Source excerpt -
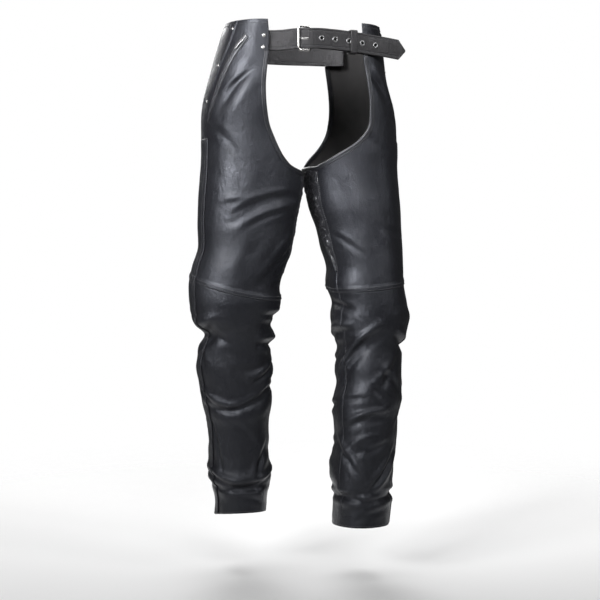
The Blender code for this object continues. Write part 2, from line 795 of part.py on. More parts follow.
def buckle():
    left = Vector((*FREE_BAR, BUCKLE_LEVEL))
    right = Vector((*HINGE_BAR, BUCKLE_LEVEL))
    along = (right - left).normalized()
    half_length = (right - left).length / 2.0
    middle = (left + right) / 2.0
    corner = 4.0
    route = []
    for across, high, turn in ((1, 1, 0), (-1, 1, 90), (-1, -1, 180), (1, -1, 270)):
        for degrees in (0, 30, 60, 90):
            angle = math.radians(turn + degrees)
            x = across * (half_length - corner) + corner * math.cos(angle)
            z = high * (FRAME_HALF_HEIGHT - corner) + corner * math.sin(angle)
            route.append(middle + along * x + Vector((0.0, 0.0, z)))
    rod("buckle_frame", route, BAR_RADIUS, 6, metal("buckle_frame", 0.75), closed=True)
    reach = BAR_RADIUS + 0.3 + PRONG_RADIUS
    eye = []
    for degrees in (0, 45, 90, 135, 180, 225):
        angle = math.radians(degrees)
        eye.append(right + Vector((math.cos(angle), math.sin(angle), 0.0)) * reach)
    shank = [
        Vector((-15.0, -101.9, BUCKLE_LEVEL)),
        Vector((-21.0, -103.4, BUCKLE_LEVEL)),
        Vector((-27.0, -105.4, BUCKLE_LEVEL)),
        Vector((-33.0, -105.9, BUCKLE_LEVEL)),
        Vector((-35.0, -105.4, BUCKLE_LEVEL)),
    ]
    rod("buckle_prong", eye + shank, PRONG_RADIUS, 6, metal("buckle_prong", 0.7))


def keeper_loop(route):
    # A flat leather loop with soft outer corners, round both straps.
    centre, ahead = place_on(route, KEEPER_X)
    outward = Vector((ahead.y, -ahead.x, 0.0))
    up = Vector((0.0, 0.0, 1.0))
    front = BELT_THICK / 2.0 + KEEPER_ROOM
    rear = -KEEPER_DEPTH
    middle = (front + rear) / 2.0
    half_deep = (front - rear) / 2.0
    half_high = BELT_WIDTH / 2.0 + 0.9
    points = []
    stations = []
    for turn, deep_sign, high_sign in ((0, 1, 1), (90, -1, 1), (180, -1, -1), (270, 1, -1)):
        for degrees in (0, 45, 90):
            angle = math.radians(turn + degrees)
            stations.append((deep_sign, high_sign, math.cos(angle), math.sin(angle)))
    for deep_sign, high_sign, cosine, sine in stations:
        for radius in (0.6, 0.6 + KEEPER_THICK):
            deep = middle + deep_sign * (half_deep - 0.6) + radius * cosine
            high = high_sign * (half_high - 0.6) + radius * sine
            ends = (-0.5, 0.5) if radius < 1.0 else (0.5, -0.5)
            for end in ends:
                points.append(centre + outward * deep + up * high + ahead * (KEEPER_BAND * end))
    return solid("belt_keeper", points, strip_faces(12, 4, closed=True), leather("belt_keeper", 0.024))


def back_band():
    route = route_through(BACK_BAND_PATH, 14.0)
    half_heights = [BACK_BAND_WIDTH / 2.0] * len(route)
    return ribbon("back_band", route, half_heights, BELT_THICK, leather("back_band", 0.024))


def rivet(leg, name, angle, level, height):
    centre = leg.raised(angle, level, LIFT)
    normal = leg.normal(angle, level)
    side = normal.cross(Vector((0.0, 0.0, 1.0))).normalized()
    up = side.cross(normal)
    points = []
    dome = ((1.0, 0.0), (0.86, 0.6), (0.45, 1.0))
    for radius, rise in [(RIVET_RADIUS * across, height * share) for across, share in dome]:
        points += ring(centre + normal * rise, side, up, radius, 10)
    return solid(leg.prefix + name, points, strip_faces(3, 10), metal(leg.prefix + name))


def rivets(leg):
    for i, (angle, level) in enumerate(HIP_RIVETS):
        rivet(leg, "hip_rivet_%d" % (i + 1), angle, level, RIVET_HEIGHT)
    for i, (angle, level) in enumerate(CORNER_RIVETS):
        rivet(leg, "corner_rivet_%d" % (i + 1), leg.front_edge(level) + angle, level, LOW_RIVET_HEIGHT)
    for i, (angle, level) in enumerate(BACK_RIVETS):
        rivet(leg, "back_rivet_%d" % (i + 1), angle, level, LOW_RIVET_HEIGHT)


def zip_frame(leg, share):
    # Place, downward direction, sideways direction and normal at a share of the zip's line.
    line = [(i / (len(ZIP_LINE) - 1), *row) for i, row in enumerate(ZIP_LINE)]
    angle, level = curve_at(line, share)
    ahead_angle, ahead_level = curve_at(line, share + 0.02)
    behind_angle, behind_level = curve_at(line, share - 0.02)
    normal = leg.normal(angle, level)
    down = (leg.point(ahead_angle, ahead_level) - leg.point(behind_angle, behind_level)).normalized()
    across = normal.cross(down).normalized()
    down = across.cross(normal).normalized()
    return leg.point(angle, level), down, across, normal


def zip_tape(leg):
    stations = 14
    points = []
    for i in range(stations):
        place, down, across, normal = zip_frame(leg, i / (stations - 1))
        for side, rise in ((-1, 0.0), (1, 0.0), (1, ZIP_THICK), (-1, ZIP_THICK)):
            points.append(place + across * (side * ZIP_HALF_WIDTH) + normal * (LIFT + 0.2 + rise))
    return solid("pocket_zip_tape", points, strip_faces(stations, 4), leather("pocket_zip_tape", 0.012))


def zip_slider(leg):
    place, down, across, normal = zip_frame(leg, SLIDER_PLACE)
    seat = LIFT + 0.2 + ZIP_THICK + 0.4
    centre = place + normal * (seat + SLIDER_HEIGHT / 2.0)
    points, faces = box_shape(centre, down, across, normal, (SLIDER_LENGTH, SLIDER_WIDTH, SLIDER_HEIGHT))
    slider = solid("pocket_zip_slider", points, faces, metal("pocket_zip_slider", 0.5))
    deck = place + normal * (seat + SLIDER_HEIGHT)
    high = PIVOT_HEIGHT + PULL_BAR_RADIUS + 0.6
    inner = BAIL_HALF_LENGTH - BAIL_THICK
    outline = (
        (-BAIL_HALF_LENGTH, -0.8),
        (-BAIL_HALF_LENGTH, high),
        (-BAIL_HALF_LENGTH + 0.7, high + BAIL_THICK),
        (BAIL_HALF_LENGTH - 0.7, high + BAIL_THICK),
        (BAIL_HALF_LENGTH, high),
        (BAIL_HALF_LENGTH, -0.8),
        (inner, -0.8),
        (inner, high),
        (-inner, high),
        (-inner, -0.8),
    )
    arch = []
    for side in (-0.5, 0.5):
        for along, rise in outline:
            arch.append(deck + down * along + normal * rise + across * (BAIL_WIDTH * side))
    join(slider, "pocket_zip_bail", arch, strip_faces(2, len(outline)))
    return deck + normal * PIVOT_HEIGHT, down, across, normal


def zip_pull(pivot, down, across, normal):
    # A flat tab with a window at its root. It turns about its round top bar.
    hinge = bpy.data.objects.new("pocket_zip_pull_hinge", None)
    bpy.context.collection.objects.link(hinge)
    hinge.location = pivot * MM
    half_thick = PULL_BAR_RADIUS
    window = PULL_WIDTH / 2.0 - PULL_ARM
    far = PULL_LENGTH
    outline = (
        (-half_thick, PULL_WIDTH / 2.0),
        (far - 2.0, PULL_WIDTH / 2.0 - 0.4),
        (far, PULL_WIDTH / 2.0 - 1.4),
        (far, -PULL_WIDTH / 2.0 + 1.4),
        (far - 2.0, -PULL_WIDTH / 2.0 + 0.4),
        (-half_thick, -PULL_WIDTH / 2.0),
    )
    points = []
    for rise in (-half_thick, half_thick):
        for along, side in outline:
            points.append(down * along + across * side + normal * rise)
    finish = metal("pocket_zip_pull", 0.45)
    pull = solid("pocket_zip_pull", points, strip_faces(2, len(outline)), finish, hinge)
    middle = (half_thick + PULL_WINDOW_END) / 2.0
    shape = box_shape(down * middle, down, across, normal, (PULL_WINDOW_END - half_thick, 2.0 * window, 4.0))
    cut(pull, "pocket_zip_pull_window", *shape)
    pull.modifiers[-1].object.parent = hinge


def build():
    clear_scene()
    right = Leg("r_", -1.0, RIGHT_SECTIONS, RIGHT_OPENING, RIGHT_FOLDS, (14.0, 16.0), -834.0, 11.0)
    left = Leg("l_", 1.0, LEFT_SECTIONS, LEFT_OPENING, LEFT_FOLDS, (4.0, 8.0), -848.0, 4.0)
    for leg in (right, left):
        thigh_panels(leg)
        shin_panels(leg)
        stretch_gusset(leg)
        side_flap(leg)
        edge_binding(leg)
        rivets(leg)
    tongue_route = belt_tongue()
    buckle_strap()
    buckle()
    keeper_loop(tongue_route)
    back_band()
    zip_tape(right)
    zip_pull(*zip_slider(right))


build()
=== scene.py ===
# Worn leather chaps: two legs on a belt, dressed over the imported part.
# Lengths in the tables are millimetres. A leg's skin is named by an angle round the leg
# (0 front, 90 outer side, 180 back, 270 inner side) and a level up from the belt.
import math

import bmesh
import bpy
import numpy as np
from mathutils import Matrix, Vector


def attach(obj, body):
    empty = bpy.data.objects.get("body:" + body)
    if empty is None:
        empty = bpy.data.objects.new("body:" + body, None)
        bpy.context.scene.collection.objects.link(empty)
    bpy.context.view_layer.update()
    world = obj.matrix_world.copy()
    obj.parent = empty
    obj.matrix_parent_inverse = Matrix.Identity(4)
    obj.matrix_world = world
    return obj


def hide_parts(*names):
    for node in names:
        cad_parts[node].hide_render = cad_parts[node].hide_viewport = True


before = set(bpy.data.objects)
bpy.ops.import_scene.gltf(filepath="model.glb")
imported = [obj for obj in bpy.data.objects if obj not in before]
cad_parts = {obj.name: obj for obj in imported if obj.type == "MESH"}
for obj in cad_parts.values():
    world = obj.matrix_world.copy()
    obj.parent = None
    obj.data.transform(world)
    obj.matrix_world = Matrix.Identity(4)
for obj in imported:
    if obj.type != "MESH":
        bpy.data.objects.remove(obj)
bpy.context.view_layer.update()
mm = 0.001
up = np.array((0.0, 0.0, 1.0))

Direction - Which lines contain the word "link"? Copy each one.

Right answer -
    bpy.context.collection.objects.link(hinge)
        bpy.context.scene.collection.objects.link(empty)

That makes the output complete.